First, providers must accept the fact that there is significant room for improvement when it comes to engagement. According to a 2015 CDC Report, older adults in senior living communities are only receiving 11 minutes of meaningful engagement per day outside of assistance with their activities of daily living. To reach the highest level of Maslow’s pyramid, providers need to focus on supporting autonomy, spontaneity, and individualized interests in their engagement programming. By doing this, every resident becomes an active participant in decision-making in partnership with staff which raises their self-esteem allowing them to live purposefully in their community no matter their needs or interests.

Second, we need to recognize as an industry that there are many opportunities to provide engagement that is person-centered by accurately matching it with a resident’s current needs and preferences. How many residents today truly receive engagement based on who they are and their cognitive or physical potential? Purposeful living is offered when staff understand a resident is and subsequently builds an engagement plan that supports their individuality. They must also know when and how to adjust the plan when a resident is not responding to it.

Third and sometimes most important: Do providers know about and focus on the residents that need the most engagement? Everyone needs meaningful engagement to support their purpose in life but there are many cases when a resident will need extra attention, and may not always be able to advocate for it. These types of situations represent a risk and opportunity for quality of life and our business.

Think of these stories:

  •      Marie isn’t visited by her family, she doesn’t come out much of her room and isn’t very “social” – by being isolated, she is beginning to show signs of depression
  •      John suffers from mild cognitive impairment and is getting more overwhelmed in large group programs. He has difficulty following the course of the discussion and the distraction from other participants sometimes feels like an aggression – by being placed in what feels like an aggressive situation, he is very likely to respond verbally or physically in a way that some might call a troublesome “behavior”
  •      Eric is thriving despite his loss of mobility and vision thanks to the new volunteer program of the community. It helps him enjoy his day, especially as the visits happen at the end of the afternoon, a time when “he wants to go back home.” When Spring break arrives and the student volunteers do not appear, Eric waits for them impatiently.
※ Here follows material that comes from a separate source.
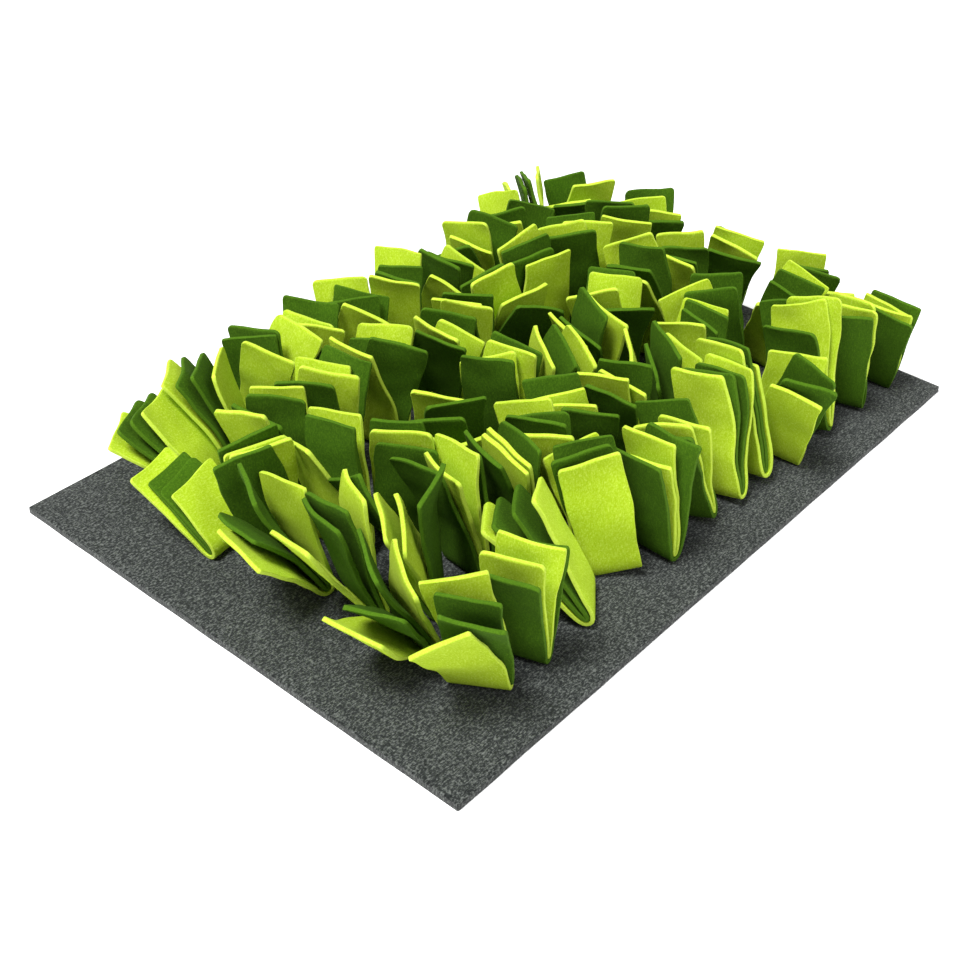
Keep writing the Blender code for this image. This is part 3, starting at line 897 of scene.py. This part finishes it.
def finish_felt(tree, shader, colour, tone, sheen):
    """The matt, slightly rough surface that all the felts share."""
    tree.links.new(colour, shader.inputs["Base Color"])
    shader.inputs["Roughness"].default_value = ROUGHNESS
    shader.inputs["Specular IOR Level"].default_value = GLOSS
    shader.inputs["Sheen Weight"].default_value = sheen
    bump = node(tree, "ShaderNodeBump", Strength=BUMP_STRENGTH, Distance=BUMP_MM * MM)
    tree.links.new(tone, bump.inputs["Height"])
    tree.links.new(bump.outputs["Normal"], shader.inputs["Normal"])


def felt_material(name, shade, main, bright, sheen):
    """Pressed wool felt: matted fibres, a soft nap, and cut edges with a painted highlight that
    partly stands for their paler fuzz.
    """
    felt, tree, shader = new_material(name)
    place = tree.nodes.new("ShaderNodeTexCoord").outputs["Object"]
    tone = fibre_tone(tree, place, FELT_FINE, FELT_STRANDS, FELT_STRAND_SHARE)
    cloudy = noise_node(tree, place, *CLOUD)
    colour = ramp(tree, tone, zip(TONE_STOPS, (shade, main, bright)))
    cloud = ramp(tree, cloudy, CLOUD_STOPS)
    colour = mixed(tree, 1.0, colour, cloud, "MULTIPLY")
    # painted highlight along the cut edges, partly their paler fuzz: the marked faces go towards
    # the brightest tone
    fuzz_and_highlight_node = tree.nodes.new("ShaderNodeAttribute")
    fuzz_and_highlight_node.attribute_name = "edge_fuzz_and_highlight"
    share = scaled(tree, fuzz_and_highlight_node.outputs["Fac"], 0.0, 1.0 / EDGE_FUZZ_AND_HIGHLIGHT)
    colour = mixed(tree, share, colour, bright)
    shader.inputs["Sheen Roughness"].default_value = SHEEN_ROUGHNESS
    shader.inputs["Sheen Tint"].default_value = (*bright, 1.0)
    finish_felt(tree, shader, colour, tone, sheen)
    return felt


def marled_material(name):
    """Charcoal felt of mixed dark and pale fibres."""
    felt, tree, shader = new_material(name)
    place = tree.nodes.new("ShaderNodeTexCoord").outputs["Object"]
    tone = fibre_tone(tree, place, MARL_FINE, MARL_STRANDS, MARL_STRAND_SHARE)
    finish_felt(tree, shader, ramp(tree, tone, MARL_STOPS), tone, MARL_SHEEN)
    return felt


# ---------------------------------------------------------------- stage


def plain_material(name, colour):
    paint, _, shader = new_material(name)
    shader.inputs["Base Color"].default_value = (*colour, 1.0)
    shader.inputs["Roughness"].default_value = FLOOR_ROUGHNESS
    return paint


def make_floor():
    bpy.ops.mesh.primitive_plane_add(size=FLOOR_SIZE_M, location=(0, 0, 0))
    floor = bpy.context.object
    floor.name = "floor"
    floor.data.materials.append(plain_material("floor_paint", FLOOR_COLOUR))
    floor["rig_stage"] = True


def toward(azimuth, elevation):
    """Direction to a place seen at an azimuth and an elevation, both in degrees."""
    az = math.radians(azimuth)
    el = math.radians(elevation)
    return Vector((math.cos(el) * math.cos(az), math.cos(el) * math.sin(az), math.sin(el)))


def soft_light(name, azimuth, elevation, spread, strength):
    """A wide, even studio light from one direction."""
    lamp = bpy.data.lights.new(name, "SUN")
    lamp.angle = math.radians(spread)
    lamp.energy = strength
    thing = bpy.data.objects.new(name, lamp)
    bpy.context.scene.collection.objects.link(thing)
    way = toward(azimuth, elevation)
    thing.location = way
    thing.rotation_euler = way.to_track_quat("Z", "Y").to_euler()
    thing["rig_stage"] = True


def make_light():
    world = bpy.data.worlds.new("studio")
    world.use_nodes = True
    background = world.node_tree.nodes["Background"]
    background.inputs["Color"].default_value = (*SKY_COLOUR, 1.0)
    background.inputs["Strength"].default_value = SKY_STRENGTH
    bpy.context.scene.world = world
    for lamp in listed(LAMP_COLUMNS, LAMPS):
        soft_light(**lamp)


def make_camera():
    """A camera that looks down across the mat from beyond its front left corner."""
    roll = math.radians(CAMERA_ROLL_DEG)
    back = toward(CAMERA_AZIMUTH_DEG, CAMERA_ELEVATION_DEG)
    right = Vector((0, 0, 1)).cross(back).normalized()
    up = back.cross(right)
    axes = Matrix((math.cos(roll) * right + math.sin(roll) * up,
                   math.cos(roll) * up - math.sin(roll) * right, back)).transposed()
    lens = bpy.data.cameras.new("camera")
    lens.sensor_width = SENSOR_MM
    lens.lens = LENS_MM
    camera = bpy.data.objects.new("camera", lens)
    offset = axes @ (Vector(CAMERA_OFFSET_MM) * MM)
    camera.matrix_world = Matrix.Translation(offset) @ axes.to_4x4()
    bpy.context.scene.collection.objects.link(camera)
    bpy.context.scene.camera = camera


def write_sizes(cad_box):
    for low, high in (cad_box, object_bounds()):
        [float(v) for v in low]
        [float(v) for v in high]


def main():
    noise.seed_set(NOISE_SEED)
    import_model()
    cad_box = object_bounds()
    bpy.context.scene.view_settings.view_transform = "Standard"
    felts = {
        "light": felt_material("light_felt", *LIGHT_TONES, LIGHT_SHEEN),
        "dark": felt_material("dark_felt", *DARK_TONES, DARK_SHEEN),
    }
    base = make_base_felt(marled_material("base_felt"))
    strips = {"light": [], "dark": []}
    for outer, flat_outer, inner, flat_inner in make_strips(felts):
        for piece in (outer, inner):
            strips["light" if piece["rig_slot"] == "light_felt" else "dark"].append(piece)
    for shade, pieces in strips.items():
        make_nap(f"nap_{shade}", pieces, NAP_PER_MM2, felts[shade], f"{shade}_felt")
    make_floor()
    make_light()
    make_camera()
    write_sizes(cad_box)


main()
After several days of missed visits, Eric decides to search for his volunteer friend and due to his poor mobility and vision falls after walking down the corridor.

In each of these situations, with a tailored engagement plan built on the current functional needs and unique preferences of the older adult unnecessary pain and discomfort could have been avoided. The goal each day should be that residents like Marie, John and Eric can live purposefully by always receiving the right amount of attention at the right time.